You are studying for an exam, filling out a legal document, preparing for an important meeting, or perhaps you are reading this article. The task, while mundane, demands your full attention. But due to distractions your concentration hangs by a thread.
During this process you are constantly touching your face, perhaps unawares, at least until now.
Subconsciously you may assume that when you briefly scratch your brow or rub your nose it may be in response to an itch or a similar sensation. But research has indicated there’s more to those subtle gestures that often go unnoticed.
Previous research has speculated about the emotive or psychological experience associated with facial touches, such as anxiety, discomfort or distraction.
Neuroscientific researchers at the University of Leipzig in Germany have now gone one step further, determining what they believe is a link between stimulus and the part of the face that is being touched.
Using 60 participants, who had to remember information for up to 14 minutes while being exposed to various (possibly very irritating) sounds, were observed through a one-way mirror, to determine how often, how long, and which part of the face they touched spontaneously.

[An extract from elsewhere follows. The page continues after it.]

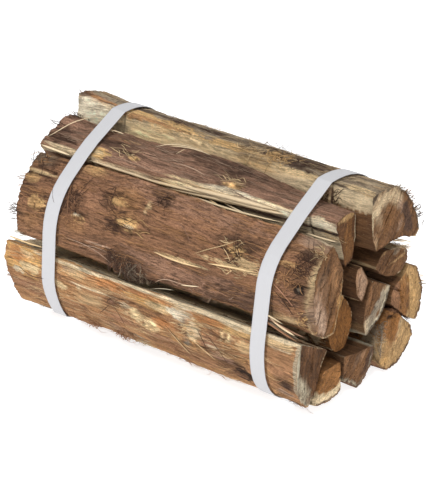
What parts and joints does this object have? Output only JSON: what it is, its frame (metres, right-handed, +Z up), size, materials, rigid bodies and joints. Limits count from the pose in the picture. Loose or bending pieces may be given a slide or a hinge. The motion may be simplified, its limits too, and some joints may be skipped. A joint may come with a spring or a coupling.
{
  "type": "bundle of firewood",
  "caption": "Split cedar logs with shaggy bark, laid side by side and held as a round bundle by flat white plastic straps, lying down.",
  "frame": {"origin": "bottom centre of the bundle's box, on the surface it lies on", "axes": "+X along the logs towards the end with the larger cut faces, -Y towards the front half log, +Z up"},
  "size_m": [0.3496, 0.205, 0.2051],
  "materials": {
    "grey_bark_wood": "weathered grey and tan inner bark over pale split wood, matte",
    "brown_bark_wood": "fibrous red-brown bark with peeled tan knots, matte",
    "peeled_bark_wood": "orange-tan wood with the bark mostly stripped, matte",
    "heartwood": "sawn and split red-brown heartwood, matte",
    "pale_split_wood": "pale sapwood round a brown heart, matte",
    "white_strap": "slightly glossy white polypropylene strap"
  },
  "bodies": {
    "root": {"log_top": "grey_bark_wood", "log_upper_slab": "brown_bark_wood", "log_front_half": "brown_bark_wood", "log_lower_front": "peeled_bark_wood", "log_bottom_wedge": "heartwood", "log_bottom_quarter": "heartwood", "log_core_tall": "heartwood", "log_core_stick": "pale_split_wood", "log_core_slab": "heartwood", "log_right_core": "heartwood", "log_right_upper": "pale_split_wood", "log_right_lower": "pale_split_wood", "strap_near": "white_strap", "strap_far": "white_strap"}
  },
  "joints": []
}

The participants would sit in a chair, study two objects by touching them, wait 14 minutes while being subjected to intervals of silence and up to 60 different sounds played at random, before drawing the two objects on paper as they remembered them.
While the participants believed the outcome of their drawings were the subject of the study, the researchers never even looked at their artwork, as they were only focused on the what happened in that 14 minute ‘memory window’.
For the sake of accuracy, the researchers excluded touching of the neck, hair and ears as well as other gestures such as scratching and nose picking. Furthermore, all the participants were right-handed, although the study found both hands were used equally often.
They found a number of things, among them, that of the 54 participants who actually touched their faces, the majority did so during that 14 minute retention window – 45 to be exact. They further found that of the 45 participants, most facial touches occurred when they were distracted by noise and needed to regain focus. This suggested “that cognitive and emotional load play a role in the occurrence of self-touch directed towards the face”.
Even more importantly, the study managed to establish, for the first time, a connection with the specific area of the face that was being touched. Splitting the face vertically into three, the researchers noticed that all parts were touched equally often during the periods of silence. But they also saw that while the sounds were played the majority of facial touches were directed at the ‘middle axis’.
“Ergo the point of touch seems to have some relevance of its own, independently of which hand is used to perform it,” the authors wrote. “The results show that not only frequency but also the point of touch and contact durations are influenced by cognitive and emotional demands.”
What is the link between distraction, your hands and the centre of your face? The authors didn’t say except that further investigation might improve the understanding of “cognitive focusing and attentional mechanisms”, or how we get distracted and the tools we use to ignore those distractions.
While a conclusive answer to this question remains absent, the study suggested that it is in fact not a tiny insect or a feather that causes that sensation, but possibly external stimuli communicating with your brain.
“It is conceivable that immediately prior to (spontaneous facial self-touching) a faint sensory signal may be sent to the skin without any external dermal stimulation,” they wrote.
The thought that your brain is able to effectively create an external sensation and direct your hands without your knowledge is somewhat concerning. Perhaps a more urgent question is why it chooses to direct your hands towards the middle of your face and not, for example, your lunch.